Selama 13 tahun berikutnya beliau memasuki proses lanjutan penyempurnaan hingga
ditandai suatu peristiwa bersifat ruhani atau metafisik dalam peristiwa “Isra Mi’raj” pada hari Kamis, 26 Saffar 1 Hijriah, bulan September 622 Masehi, beliau telah memasuki alam rabbani (alam ke-Tuhanan) berkomunikasi
dengan Allah SWT untuk menerima
perintah sholat. Perjalanan diri
manusia ke dimensi yang lebih tinggi
adalah suatu proses pendidikan ruhani yang langsung dicerdikkan oleh Allah SWT sebagai ilmu laduni
yang perlu untuk dicontoh, bukan
sebagai suatu ilmu yang datangnya tiba-tiba (bhs. Jawa disebut ilmu tiban), dan bukan hanya cerita belaka
serta hal tersebut bisa dibuktikan kebenaran realitasnya, yaitu sebagaimana
dalam ibadah yaitu “Sholat adalah mi’raj orang mukmin” (HR. Bukhari).
Sesungguhnya pada diri Rasulullah itu
ada suri tauladan yang sempurna (ahlaqul
karimah), yaitu bagi orang yang mengharap rahmat pada hari akhir dan yang
banyak ber-dzikir.
Dalam pengertian kebahasaan akhlaq berasal dari bahasa Arab yaitu isim mashdar (infinitif) dari kata akhlaqa, yukhiqu, ikhlaqan
yang berarti al-sajiyah (perangai), ath-thabi’ah (kelakuan), tabiat (watak
dasar), al-‘adat (kebiasaan, kelaziman),
maru’ah (peradaban yang baik) dan ad-din (agama)[2]. diartikan sebagai
budi pekerti atau kelakuan.[3] Kata-kata akhlaq dari bahasa Arab adalah bentuk
jamak (plural) dari kata-kata al-khuluq
(khuluk) atau khulq, secara bahasa memiliki arti gambaran batin (QS Al
Qalam: 4) yakni ‘perangai’ atau ‘tabiat’ atau ‘kebiasaan’, juga ‘budi
pekerti’ atau ‘tingkah laku’. Jika diambil dari kata khalaq itu berarti kejadian atau buatan.
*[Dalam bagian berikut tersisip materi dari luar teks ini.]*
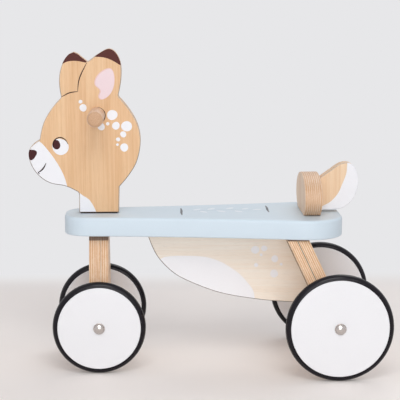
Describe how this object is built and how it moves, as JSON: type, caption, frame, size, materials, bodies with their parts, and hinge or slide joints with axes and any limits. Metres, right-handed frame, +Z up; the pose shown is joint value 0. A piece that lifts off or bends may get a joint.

Secara etimologi akhlaq adalah perangai atau budi pekerti
atau tingkah laku atau tabiat, bisa juga
sebagai sistem prilaku yang dibuat (QS.
Asy Syuara: 137). Dalam perjalanan keilmuan kemudian dikenal
istilah-istilah antara lain adab (tata krama), sopan-santun, etika, moral,
karakter, disamping kata ahklaq itu
sendiri yang masing-masing istilah mempunyai definisi berbeda. Sedangkan secara
terminologis akhlaq adalah ilmu yang
menentukan batas antara yang baik dan yang buruk, antara yang terbaik dan yang
tercela, baik itu tentang perkataan maupun perbuatan manusia lahir dan batin. Akhlaq itu bisa saja baik dan bisa juga
buruk, benar dan salah, haq dan batil, ma’ruf dan mungkar, semua
tergantung dari tata nilai yang dipakai sebagai pedoman atau sumbernya seperti Al Qur’an (wahyu) dan Hadits yaitu berpijak pada kebenaran yang digariskan nash agama, berlaku umum, menyeluruh
(universal) tidak terikat oleh waktu dan tempat. Bebeda dengan etika yang
berlandaskan pada budaya dan hasil pemikiran, yang sasarannya pada baik-buruk,
salah-benar yang terikat waktu dan tempat serta adat kebiasaan yang berlaku,
sehingga etika yang berlaku di Eropa seperti Inggris dan Belanda tidak sama
dengan Jepang ataupun Arab, demikian pula dengan etika Barat dengan etika Timur
ada perbedaan. Ahklaq yang baik dalam
Islam biasa disebut ahlaqul karimah atau akhlaq
mahmudah (budi pekerti mulia atau terpuji).
Sedangkan akhlaq yang buruk
bisa disebut akhlaq sayyi’ah atau akhlaq madmumah (budi pekerti jahat /
tercela). Akhlaq bisa bersifat bawaan
(fitriyah), yaitu sifat bawaan yang
melekat dalam fitrah seseorang yang dengannya ia diciptakan, baik fisik maupun
mental kejiwaanya. Ada pula bersifat muktasabah,
yaitu sifat yang sebelumnya tidak ada namun kemudian diperoleh atau dipengaruhi
oleh lingkungan alam dan sosial, pendidikan, pelatihan dan pengalaman.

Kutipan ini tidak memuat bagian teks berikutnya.